Local Ties Boost Instead of Bind
      The plant groundbreaking coincides with a relocation of the company headquarters – and 37 positions – from St. Louis to the Florida Business Park in New York.
      "To be able to consolidate all of our North American operations into a state-of-the-art manufacturing facility and administrative complex simply made good business sense," says Feller.
      He also likes the skills, training and experience that will fill the new positions, citing many workers who are second or third generation of families who have worked for Beech-Nut.
      "Our work force is critically important to our future growth," he says.
      The company is benefiting from some $104.5 million in state and local incentives, grants and other tax breaks.
      Empire State Development Corp. is kicking in $18 million in financing for construction, machinery and equipment. The Montgomery County Industrial Development Agency is providing another $38.5 million in tax incentives. And the project is located inside the Amsterdam Empire Zone, which makes the company eligible for up to $42 million in other incentives.
      National Grid is extending electric and gas infrastructure to the site and providing a grant from the utility's economic development fund to partially offset the cost, says Joe Russo, director of economic development for National Grid in Syracuse.
      "I think the most important thing Hero/Beech-Nut did was simply to engage the local community, including local officials and our work force," says Feller. Asked what he'd tell other corporate executives about the area, he mentions the excellent location of the company's soon-to-be-former facilities in Canajoharie, which he says are well situated for other food processing, transportation warehousing or other commercial or industrial re-use.
      "While there are challenges to doing business in the Northeast, there also are many benefits, including highly skilled and trained workers, excellent transportation infrastructure and access to abundant supplies of natural resources," he adds, "including water and the agricultural products that are key ingredients to our infant food products."
      Even retailers are cashing in on the build-local trend. Lakeland, Fla.-based Publix Supermarkets continues to expand its manufacturing and distribution operations in the Atlanta area, according to company spokesperson Maria Brous.

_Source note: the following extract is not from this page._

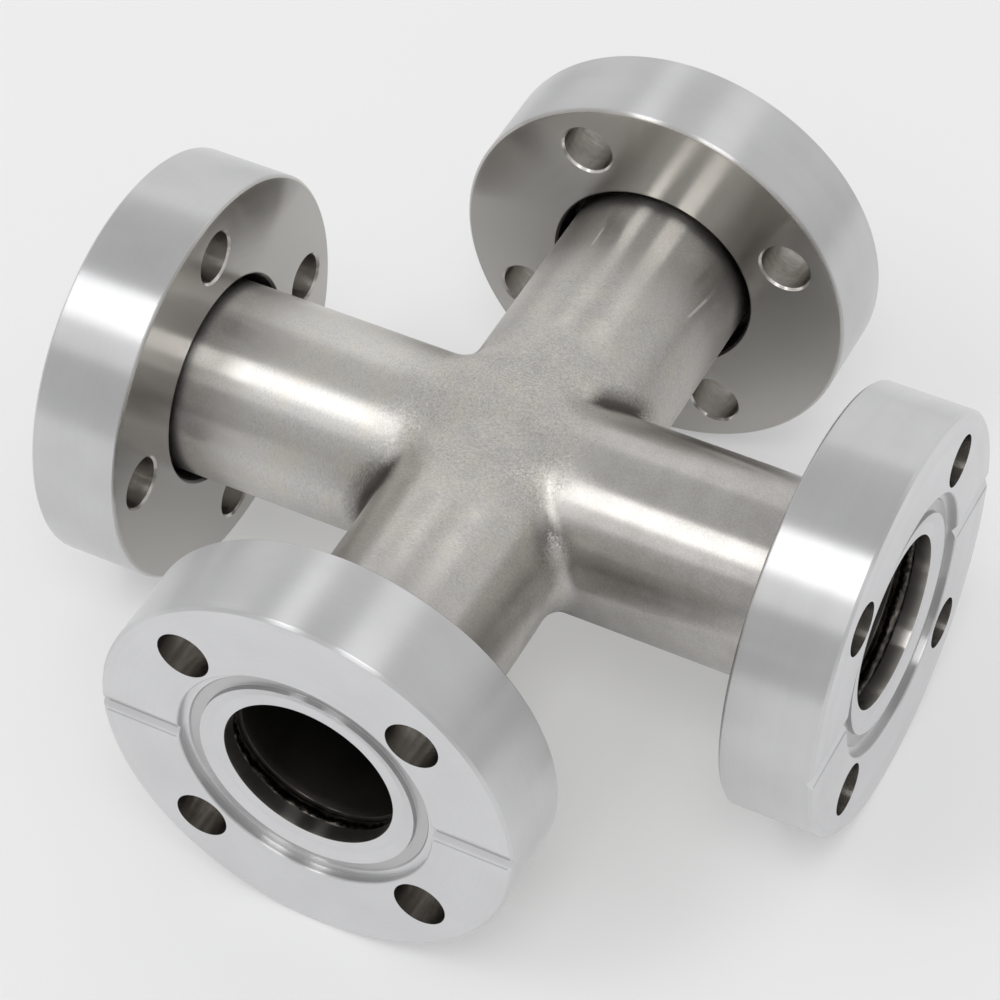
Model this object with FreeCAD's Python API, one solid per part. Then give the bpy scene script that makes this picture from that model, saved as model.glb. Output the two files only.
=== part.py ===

      "Our Atlanta distribution and manufacturing center is one of eight operated by our company," says Brous. "From this facility we service over 250 stores covering four states."
      The company employs 185 workers in manufacturing and 1,350 in distribution at its 298-acre (121-hectare) complex in the Gwinnett Progress Center Industrial Park in Lawrenceville, Ga.
      From a small grocery warehousing operation in 1994, the Lawrenceville complex has grown to 2.3 million sq. ft. (213,670 sq. m.). The two most recent expansions were a frozen-food facility in July 2005 and a "super velocity" logistics center in September 2007.
      Among other products made at the plant for distribution to local and regional markets are ice cream, sherbet, chocolate milk, iced tea, orange juice and organic milk.
Wells' Dairy's Bomb Pops
Wells' Dairy's Smart Bars
Wells' Dairy's Pops
Wells' Dairy Inc., founded in 1913, built a $26-million, 178,000-sq.-ft. (16,536-sq.-m.) headquarters in Le Mars, Iowa, in 2006. The maker of Blue Bunny ice cream, Wells' Dairy is the largest family-owned and managed dairy processor in the U.S.

Old Site Criteria Are Obsolete
      Bob Adey, a nationally known site consultant who has handled many food-processing location searches, says there is another trend that is quickly gaining speed – the quest to produce more handheld snack food. One recent report estimated that the world snack foods market will reach $278 billion by 2010.
      "People don't sit down and eat meals together anymore. They are eating on the run," Adey says. "More and more convenience type foods are becoming popular. I know, because I have worked on these kinds of food-processing plant location projects."
      For these projects, he notes, the health and other regulatory requirements are quite stringent. "In order to receive USDA ready-to-eat [RTE] certification, there must be an inspector on the premises, and it requires very expensive construction," Adey says. "There can be no square corners. The drains must be so far apart. From the freezer into your mouth, the entire process is subject to very high requirements."
      As a result, the construction costs on USDA-RTE buildings can range from $70 per sq. ft. to over $100 per sq. ft., he says.
      Secondly, he notes, the electric power requirement is substantial. "It takes a significant amount of uninterrupted, quality power that is delivered within certain tolerances," he adds. "Electric power is a major consideration. And with the rising cost of diesel fuel, these plants must be located within 5 miles [8 km.] of an Interstate highway. You can't afford to have trucks cutting through a neighborhood and chewing up time and money."
      The reality of the new demands on food processors, says Adey, is that "it really does cut out a lot of communities. A community may be on a four-lane highway that leads to an Interstate, but there will still be a high discomfort factor regarding the location on the four-lane highway versus the Interstate. Food processors must be market oriented, and the old location criteria are no longer good enough."
      Another factor that has risen in importance, says Adey, is the ability to at least partially offset the much larger investment costs with favorable tax rates and incentives.
      "The investment required into modern food-processing plants today is much greater," he says. "The machinery is much more complicated. While the investment into a building of 100,000 sq. ft. (9,290 sq. m.) may be $7 million, you can easily get up to $40 million to $50 million in costs for just the equipment alone. That plays into taxes and incentives."
      Because of that concern, says Adey, corporate executives should "look at the bonded indebtedness per capita in the states you are considering. Eventually, somebody is going to have to pay for this, and it will be the companies that are already there."